C&MA info

Date: Sun, 8 Jan 2006 21:39:25 -0500

To: vsg@u.washington.edu

From: "David Del Testa" <ddeltest@bucknell.edu>

Subject: [Vsg] C&MA info

Dear friends,

Just a little information to add to the discussion linked to the C&MA. During the Fall of 2004, I took three undergraduates from my former institution to Vietnam as part of an AsiaNetwork faculty-student research grant. All three students had to conduct field research on papers they had begun as library-based projects over the course of the previous year. One student conducted research on the Christian and Missionary Alliance presence in Vietnam. Before traveling to Vietnam, he did a few days of research at the archives of the C&MA in Colorado Springs. The archivists were quite helpful. You can find his (Michael Barker's) paper at

http://www.bucknell.edu/Beaucarnot/bios.shtml, although it lacks what we discovered in Vietnam because we decided to keep the interviews we did private...remember, it's an undergraduate's paper!You all may already know that the C&MA had a wide network of popular Protestant churches throughout Vietnam and as I understand it they were the only Protestant group the French allowed to evangelize in Indochina.
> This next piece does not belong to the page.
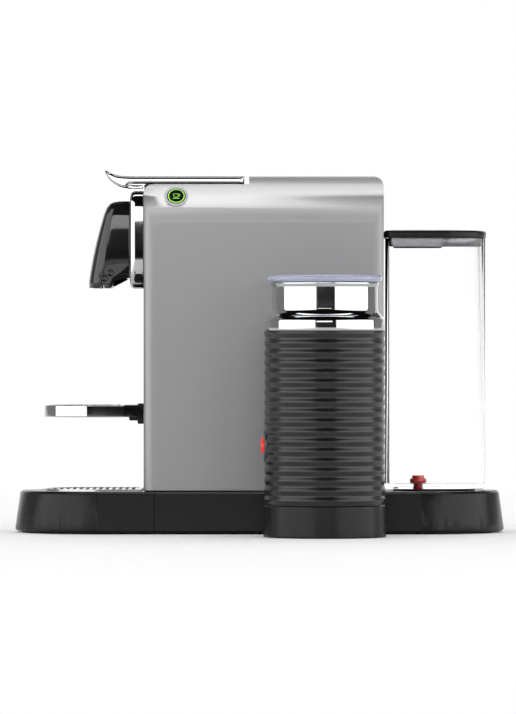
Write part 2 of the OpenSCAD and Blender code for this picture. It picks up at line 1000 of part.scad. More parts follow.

Their colonial-era and RVN-era churches form the basis of the 'official' Protestant church of Vietnam. What I find so interesting is that the colonial-era C&MA network extended as far North as Son Tay and Viet Tri and as far south as Ca Mau. The current pastor of the Nha Trang church is the son of a Vietnamese C&MA pastor himself who worked in the North. I think it's interesting to see both Protestant and Cao Dai churches as far North now as Dong Ha; I haven't heard much about the popularity of Protestantism in the Central Highlands for quite a while, since the horrible "difficulties" of 2003.

David Del Testa

Date: Mon, 09 Jan 2006 00:33:34 -0500

From: "Charles Keith" <charles.keith@yale.edu>

To: vsg@u.washington.edu

Subject: Re: [Vsg] C&MA info

For those interested in further reading, there is a dissertation on the history of the Evangelical Church in Vietnam. The title is: "A Short History of the Evangelical Church of Vietnam, 1911-1965" (Unpublished dissertation, New York University, 1972). The author is Dr. Phu Hoang Le, who (from the dissertation bio) "served 25 years with the C&MA Tin Lanh Church in Vietnam. His last position there was academic dean of Nha Trang Theological College. He then served 25 years in the United States as a C&MA missionary on loan to the FEBC radio translating The Living Bible into Vietnamese."

From: Frank Proschan <ProschanF@folklife.si.edu>

To: vsg@u.washington.edu, charles.keith@yale.edu

Date: Jan 13, 2006 7:42 AM

Subject: Re: [Vsg] C&MA info - FEBC (Far East Broadcasting Company)

In her book, Spiritual Warfare: The Politics of the Christian Right, (I recall), Sara Diamond cites a one-sentence acknowledgement by a former director of Radio Free Europe (Sig Mickelson) that both RFE and Far East Broadcasting Company were established and funded by the CIA. I recall trying to track down anything beyond Mickelson's published statement in his memoirs, to no avail. But I wonder if any more diligent VSG'ers have run across further corroborating information in their research? FEBC has been a constant opponent of the DRV and SRV governments for decades, and seems to trade (or share) personnel with C&MA and SIL/Wycliffe Bible Translators with some regularity.